### Required task:
Return the count of lines with the string "down" in them, and nothing else.

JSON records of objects
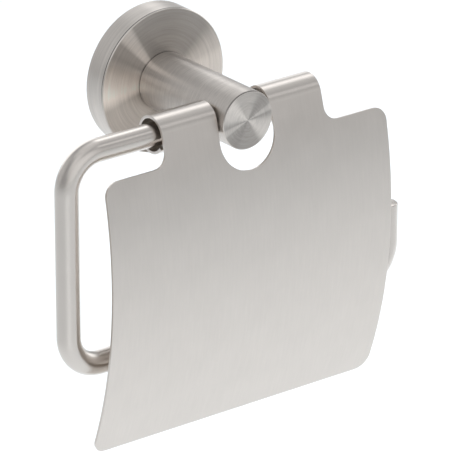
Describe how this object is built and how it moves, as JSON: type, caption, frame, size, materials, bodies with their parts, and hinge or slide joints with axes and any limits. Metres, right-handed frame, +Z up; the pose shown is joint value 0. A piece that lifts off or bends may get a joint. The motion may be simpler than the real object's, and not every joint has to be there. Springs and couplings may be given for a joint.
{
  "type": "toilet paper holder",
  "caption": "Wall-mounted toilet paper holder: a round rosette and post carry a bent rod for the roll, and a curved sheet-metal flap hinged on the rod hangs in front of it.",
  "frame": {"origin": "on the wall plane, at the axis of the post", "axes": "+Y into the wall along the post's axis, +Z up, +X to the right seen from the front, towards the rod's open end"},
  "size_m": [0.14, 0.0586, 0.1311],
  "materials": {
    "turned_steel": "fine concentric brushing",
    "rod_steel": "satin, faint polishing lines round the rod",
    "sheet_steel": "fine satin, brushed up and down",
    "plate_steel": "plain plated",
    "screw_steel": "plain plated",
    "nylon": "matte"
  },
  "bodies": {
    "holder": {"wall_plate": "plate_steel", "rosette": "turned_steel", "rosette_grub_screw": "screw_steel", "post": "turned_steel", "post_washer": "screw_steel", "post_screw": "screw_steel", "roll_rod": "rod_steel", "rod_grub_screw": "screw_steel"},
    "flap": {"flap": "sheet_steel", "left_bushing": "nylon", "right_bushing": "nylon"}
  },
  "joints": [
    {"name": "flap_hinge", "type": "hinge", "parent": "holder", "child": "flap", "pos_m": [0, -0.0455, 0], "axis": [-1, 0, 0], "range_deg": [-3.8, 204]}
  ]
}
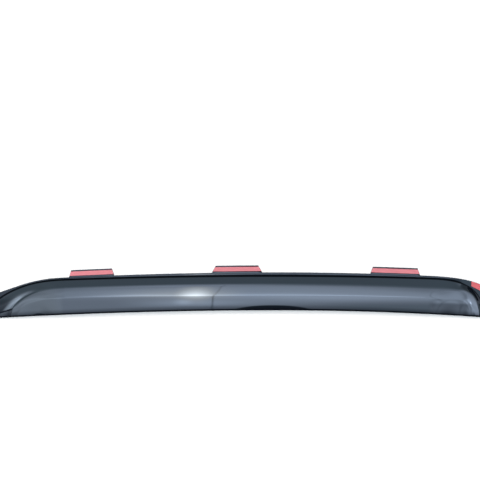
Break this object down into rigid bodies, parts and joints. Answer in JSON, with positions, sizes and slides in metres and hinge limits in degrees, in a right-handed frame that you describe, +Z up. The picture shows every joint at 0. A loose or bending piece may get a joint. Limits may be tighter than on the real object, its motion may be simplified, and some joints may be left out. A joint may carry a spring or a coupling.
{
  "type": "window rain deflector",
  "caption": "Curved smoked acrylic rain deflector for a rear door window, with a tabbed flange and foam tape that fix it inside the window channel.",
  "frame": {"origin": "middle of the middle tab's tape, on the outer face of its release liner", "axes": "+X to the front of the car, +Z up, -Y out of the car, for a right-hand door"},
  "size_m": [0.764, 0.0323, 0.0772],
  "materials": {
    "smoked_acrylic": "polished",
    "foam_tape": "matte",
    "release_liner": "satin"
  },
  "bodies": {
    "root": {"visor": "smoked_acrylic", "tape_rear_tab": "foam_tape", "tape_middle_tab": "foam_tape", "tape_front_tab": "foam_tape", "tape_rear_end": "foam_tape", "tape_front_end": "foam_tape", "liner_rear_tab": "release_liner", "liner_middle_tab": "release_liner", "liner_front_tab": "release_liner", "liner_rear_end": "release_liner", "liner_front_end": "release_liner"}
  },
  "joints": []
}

* * *

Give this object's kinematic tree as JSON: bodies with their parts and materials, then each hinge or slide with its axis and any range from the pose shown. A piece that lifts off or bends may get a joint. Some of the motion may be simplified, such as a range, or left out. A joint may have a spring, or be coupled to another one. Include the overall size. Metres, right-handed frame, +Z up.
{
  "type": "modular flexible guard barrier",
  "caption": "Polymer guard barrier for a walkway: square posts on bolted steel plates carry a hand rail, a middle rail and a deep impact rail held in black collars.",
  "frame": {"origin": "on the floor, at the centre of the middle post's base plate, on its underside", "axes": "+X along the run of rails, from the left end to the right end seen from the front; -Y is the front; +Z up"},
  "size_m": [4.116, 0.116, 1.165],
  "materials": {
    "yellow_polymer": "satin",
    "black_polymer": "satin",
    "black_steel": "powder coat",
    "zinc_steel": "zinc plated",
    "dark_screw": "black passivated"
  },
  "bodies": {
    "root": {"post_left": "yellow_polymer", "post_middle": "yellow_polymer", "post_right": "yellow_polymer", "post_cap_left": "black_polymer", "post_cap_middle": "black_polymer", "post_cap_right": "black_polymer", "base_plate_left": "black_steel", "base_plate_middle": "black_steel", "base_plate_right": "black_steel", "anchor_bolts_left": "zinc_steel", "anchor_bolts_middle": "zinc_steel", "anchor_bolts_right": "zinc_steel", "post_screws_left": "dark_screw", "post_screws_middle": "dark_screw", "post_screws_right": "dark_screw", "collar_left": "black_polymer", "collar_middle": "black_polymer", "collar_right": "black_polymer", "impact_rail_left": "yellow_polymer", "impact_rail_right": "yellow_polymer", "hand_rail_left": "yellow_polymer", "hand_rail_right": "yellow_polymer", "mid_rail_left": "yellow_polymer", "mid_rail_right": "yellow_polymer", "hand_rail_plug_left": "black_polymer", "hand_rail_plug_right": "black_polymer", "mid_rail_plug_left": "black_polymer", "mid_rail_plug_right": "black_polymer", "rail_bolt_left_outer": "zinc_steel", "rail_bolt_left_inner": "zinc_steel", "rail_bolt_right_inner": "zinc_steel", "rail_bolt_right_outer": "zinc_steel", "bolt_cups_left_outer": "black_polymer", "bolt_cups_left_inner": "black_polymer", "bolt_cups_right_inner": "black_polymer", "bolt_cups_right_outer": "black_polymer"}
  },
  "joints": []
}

### Solution to the problem:
2